**PROBLEM STATEMENT:** Check each line of the records for "Identity"; collect those that have it.

**DATA EXCERPTS:**
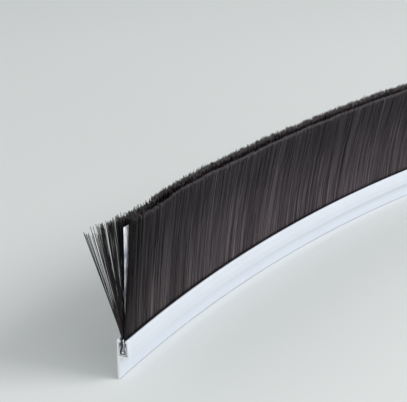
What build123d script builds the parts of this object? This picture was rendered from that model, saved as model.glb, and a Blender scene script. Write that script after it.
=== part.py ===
from build123d import *
from math import cos, degrees, exp, radians, sin
import os

os.makedirs("parts", exist_ok=True)

# A curved brush sweep, standing on the edge of its fixing flange with the bristles up.
# Every long piece follows one arc about a vertical axis. In the sections below, depth is
# measured from the convex face of the carrier towards that axis, and height from the
# flange's edge.

# The arc, along the carrier's convex face
arc_radius = 1200.0
arc_length = 1000.0

# Extruded carrier: a flange below a channel that holds the brush insert
carrier_height = 25.0
flange_height = 13.7
flange_thickness = 1.5
channel_top_width = 6.6
channel_floor_width = 7.6
channel_wall = 1.0
channel_floor = 1.2
mouth_width = 3.0
lip_drop = 2.0
lip_slope = 0.4
corner_radius = 0.25

# Brush insert: a rolled steel channel grips a film and the filaments, which are all folded
# round a core wire
insert_width = 4.8
insert_height = 5.5
insert_gauge = 0.4
insert_mouth = 2.8
insert_shoulder = 3.4
insert_side_gap = 0.1
insert_lift = 0.3
wire_diameter = 1.3
fold_thickness = 0.9
film_fold_thickness = 0.5
neck_width = 2.4
neck_top = 24.8
film_thickness = 0.3

# Bristles: two rows that part from each other, in tufts that bend one by one. The film
# stands between the rows. All three lean towards the arc's axis, and less near the ends.
# These heights are above the carrier's mouth.
tuft_count = 25
root_height = 2.2
tip_height = 72.0
film_top = 66.0
root_inner = 0.5
root_outer = 1.7
tip_inner = 1.5
tip_outer = 4.5
root_half_width = 19.7
tip_half_width = 18.8
end_splay = 12.0
full_lean = 9.0
lean_distance = 180.0

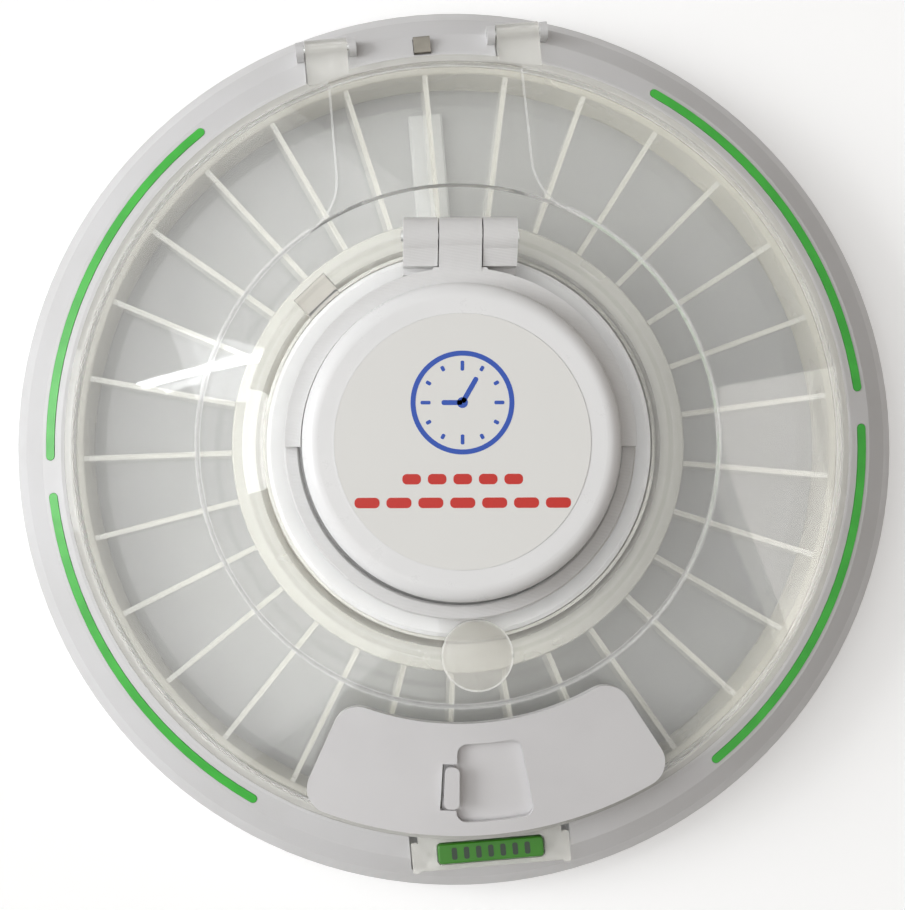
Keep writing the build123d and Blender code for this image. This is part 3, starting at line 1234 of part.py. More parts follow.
# Carousel: the tray in four parts, its floor resting on the gear ring's flange
divider_top_outer = lid_top(TRAY_INNER) - LID_THICK - DIVIDER_HEADROOM
with BuildPart() as tray_floor:
    with BuildSketch(Plane.XY.offset(TRAY_BOTTOM)):
        Circle(TRAY_RADIUS)
        Circle(COLLAR_INNER, mode=Mode.SUBTRACT)
    extrude(amount=TRAY_FLOOR_THICK)
tray_floor.part.label = "tray_floor"
export_step(tray_floor.part, "parts/tray_floor.step")

tray_rim_outline = [
    (TRAY_RADIUS, TRAY_FLOOR_TOP),
    (TRAY_RADIUS, divider_top_outer - TRAY_ROUND),
    (TRAY_RADIUS - TRAY_ROUND, divider_top_outer),
    (TRAY_INNER + TRAY_ROUND, divider_top_outer),
    (TRAY_INNER, divider_top_outer - TRAY_ROUND),
    (TRAY_INNER, TRAY_FLOOR_TOP),
]
with BuildPart() as tray_rim:
    revolve(section(tray_rim_outline), axis=Axis.Z)
tray_rim.part.label = "tray_rim"
export_step(tray_rim.part, "parts/tray_rim.step")

collar_outline = [
    (COLLAR_OUTER, TRAY_FLOOR_TOP),
    (COLLAR_OUTER, COLLAR_TOP - TRAY_ROUND),
    (COLLAR_OUTER - TRAY_ROUND, COLLAR_TOP),
    (COLLAR_INNER, COLLAR_TOP),
    (COLLAR_INNER, TRAY_FLOOR_TOP),
    (COLLAR_INNER + COLLAR_WALL, TRAY_FLOOR_TOP),
    (COLLAR_INNER + COLLAR_WALL, COLLAR_TOP - NOTCH_DEPTH - COLLAR_WALL),
    (COLLAR_OUTER - COLLAR_WALL, COLLAR_TOP - NOTCH_DEPTH - COLLAR_WALL),
    (COLLAR_OUTER - COLLAR_WALL, TRAY_FLOOR_TOP),
]
dog_plane = Plane.XY.rotated((0, 0, NOTCH_ANGLE))
dog_inner = HUB_RADIUS + (COLLAR_INNER - HUB_RADIUS - DOG_RADIAL) / 2
dog_reach = NOTCH_OUTER - SEAT_GAP - dog_inner
with BuildPart() as tray_collar:
    revolve(section(collar_outline), axis=Axis.Z)
    with BuildSketch(dog_plane.offset(COLLAR_TOP)):
        with Locations((COLLAR_INNER - OVERLAP, 0)):
            Rectangle(NOTCH_OUTER - COLLAR_INNER + OVERLAP, NOTCH_WIDTH, align=(Align.MIN, Align.CENTER))
    extrude(amount=-NOTCH_DEPTH, mode=Mode.SUBTRACT)
tray_collar.part.label = "tray_collar"
export_step(tray_collar.part, "parts/tray_collar.step")

divider_outline = [
    (COLLAR_OUTER + SEAT_GAP, TRAY_FLOOR_TOP),
    (TRAY_INNER - SEAT_GAP, TRAY_FLOOR_TOP),
    (TRAY_INNER - SEAT_GAP, divider_top_outer),
    (COLLAR_OUTER + SEAT_GAP, COLLAR_TOP - TRAY_ROUND),
]
with BuildPart() as tray_dividers:
    for step in range(COMPARTMENTS):
        turn = radians(BACK + PITCH * step)
        divider_plane = Plane(
            origin=(0, 0, 0), x_dir=(cos(turn), sin(turn), 0), z_dir=(sin(turn), -cos(turn), 0)
        )
        with BuildSketch(divider_plane):
            with BuildLine():
                Polyline(*divider_outline, close=True)
            make_face()
        extrude(amount=DIVIDER_THICK / 2, both=True)
tray_dividers.part.label = "tray_dividers"
export_step(tray_dividers.part, "parts/tray_dividers.step")

# Gear ring with inner teeth, a flange under the tray and a dog that stands up into the collar's notch
ring_teeth_root = RING_PITCH_RADIUS - ADDENDUM
ring_teeth_tip = RING_PITCH_RADIUS + DEDENDUM
ring_plane = Plane(origin=(0, 0, DRIVE_BOTTOM), x_dir=(0, -1, 0), z_dir=(0, 0, 1))
with BuildPart() as drive_ring:
    with BuildSketch(Plane.XY.offset(DRIVE_BOTTOM)):
        Circle(DRIVE_RING_RADIUS)
    extrude(amount=DRIVE_HEIGHT)
    with BuildSketch(Plane.XY.offset(TRAY_BOTTOM - DRIVE_FLANGE_THICK)):
        Circle(DRIVE_FLANGE_RADIUS)
        Circle(DRIVE_RING_RADIUS - OVERLAP, mode=Mode.SUBTRACT)
    extrude(amount=DRIVE_FLANGE_THICK)
    extrude(
        gear_outline(
            RING_TEETH, ring_teeth_root, ring_teeth_tip, pi * GEAR_MODULE / 2 + BACKLASH / 2, ring_plane
        ),
        amount=DRIVE_HEIGHT, mode=Mode.SUBTRACT,
    )
    with BuildSketch(dog_plane.offset(DRIVE_TOP)):
        with Locations((dog_inner, 0)):
            Rectangle(DOG_RADIAL, DOG_WIDTH, align=(Align.MIN, Align.CENTER))
    extrude(amount=COLLAR_TOP - DRIVE_TOP - EASY_GAP)
    with BuildSketch(dog_plane.offset(COLLAR_TOP - EASY_GAP)):
        with Locations((dog_inner, 0)):
            Rectangle(dog_reach, NOTCH_WIDTH - 2 * GAP, align=(Align.MIN, Align.CENTER))
    extrude(amount=-DOG_HEAD_HEIGHT)
drive_ring.part.label = "drive_ring"
export_step(drive_ring.part, "parts/drive_ring.step")

# Latch: a push bar in the pocket, and the slide under it that holds the lid's hooks
with BuildPart() as latch_button:
    with BuildSketch(Plane.XY.offset(BUTTON_BAR_TOP)):
        with Locations((0, BUTTON_BAR_Y)):
            RectangleRounded(BUTTON_BAR_LENGTH, BUTTON_BAR_DEPTH, BUTTON_BAR_CORNER)
    extrude(amount=-BUTTON_BAR_HEIGHT)
    fillet(latch_button.edges().group_by(Axis.Z)[-1], BUTTON_BAR_CORNER / 2)
latch_button.part.label = "latch_button"
export_step(latch_button.part, "parts/latch_button.step")

# Catch under the push bar: its tongues reach over the toes of the lid's hooks
catch_top = BUTTON_BAR_TOP - BUTTON_BAR_HEIGHT
catch_width = 2 * hook_x + HOOK_WIDTH
catch_outer_y = frame_outer_y + CATCH_INSET
tongue_tip_y = BUTTON_BAR_Y - HOOK_DEPTH / 2 - HOOK_TOE - CATCH_PLAY
tongue_top = FRAME_BOTTOM - 2 * GAP
with BuildPart() as latch_catch:
    with Locations((0, catch_outer_y, catch_top)):
        Box(
            catch_width, BUTTON_BAR_Y + BUTTON_BAR_DEPTH / 2 - catch_outer_y, CATCH_THICK,
            align=(Align.CENTER, Align.MIN, Align.MAX),
        )
    for side in (-1, 1):
        with Locations((side * hook_x, catch_outer_y, catch_top)):
            Box(
                HOOK_WIDTH, CATCH_LEG, tongue_top - catch_top,
                align=(Align.CENTER, Align.MIN, Align.MIN),
            )
        with Locations((side * hook_x, catch_outer_y, tongue_top)):
            Box(
                HOOK_WIDTH, tongue_tip_y - catch_outer_y, CATCH_TONGUE,
                align=(Align.CENTER, Align.MIN, Align.MAX),
            )
latch_catch.part.label = "latch_catch"
export_step(latch_catch.part, "parts/latch_catch.step")
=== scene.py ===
"""Looks of the electronic pill box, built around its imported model."""

from __future__ import annotations

import logging
import math
from dataclasses import dataclass
from enum import Enum
from typing import Callable, Sequence

import bmesh
import bpy
from mathutils import Matrix, Vector


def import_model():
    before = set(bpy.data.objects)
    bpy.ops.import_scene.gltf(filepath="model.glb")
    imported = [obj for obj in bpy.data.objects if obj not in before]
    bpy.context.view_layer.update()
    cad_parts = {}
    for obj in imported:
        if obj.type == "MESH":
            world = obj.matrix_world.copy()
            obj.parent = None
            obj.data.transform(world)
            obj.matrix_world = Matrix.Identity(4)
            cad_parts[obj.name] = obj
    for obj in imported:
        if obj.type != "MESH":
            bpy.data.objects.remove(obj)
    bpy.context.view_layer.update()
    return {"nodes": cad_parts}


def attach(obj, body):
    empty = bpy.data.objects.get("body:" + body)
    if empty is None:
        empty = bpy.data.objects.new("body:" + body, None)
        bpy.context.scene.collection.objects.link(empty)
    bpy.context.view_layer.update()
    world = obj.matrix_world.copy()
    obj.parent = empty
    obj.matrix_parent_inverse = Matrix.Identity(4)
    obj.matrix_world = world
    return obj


LOG = logging.getLogger("pill_box")
MM = 0.001
SEEN_BY = ("Is Camera Ray", "Is Glossy Ray", "Is Transmission Ray")
PLASTIC_INDEX = 1.49
Colour = tuple[float, float, float]
Point = tuple[float, float]
Point3 = tuple[float, float, float]
EVEN: Point3 = (1.0, 1.0, 1.0)
COOL: Colour = (0.97, 0.985, 1.0)
WARM: Colour = (1.0, 0.97, 0.93)
WHITE: Colour = (1.0, 1.0, 1.0)


class Body(Enum):
    """The bodies that the scene's own pieces ride on."""

    BASE = "base"
    LID = "lid"
    CAP = "cap"
    CAROUSEL = "carousel"
    LATCH = "latch"
    SET_KEY = "set_key"
    DOWN_KEY = "down_key"
    UP_KEY = "up_key"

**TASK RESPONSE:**
            obj.matrix_world = Matrix.Identity(4)
    obj.matrix_parent_inverse = Matrix.Identity(4)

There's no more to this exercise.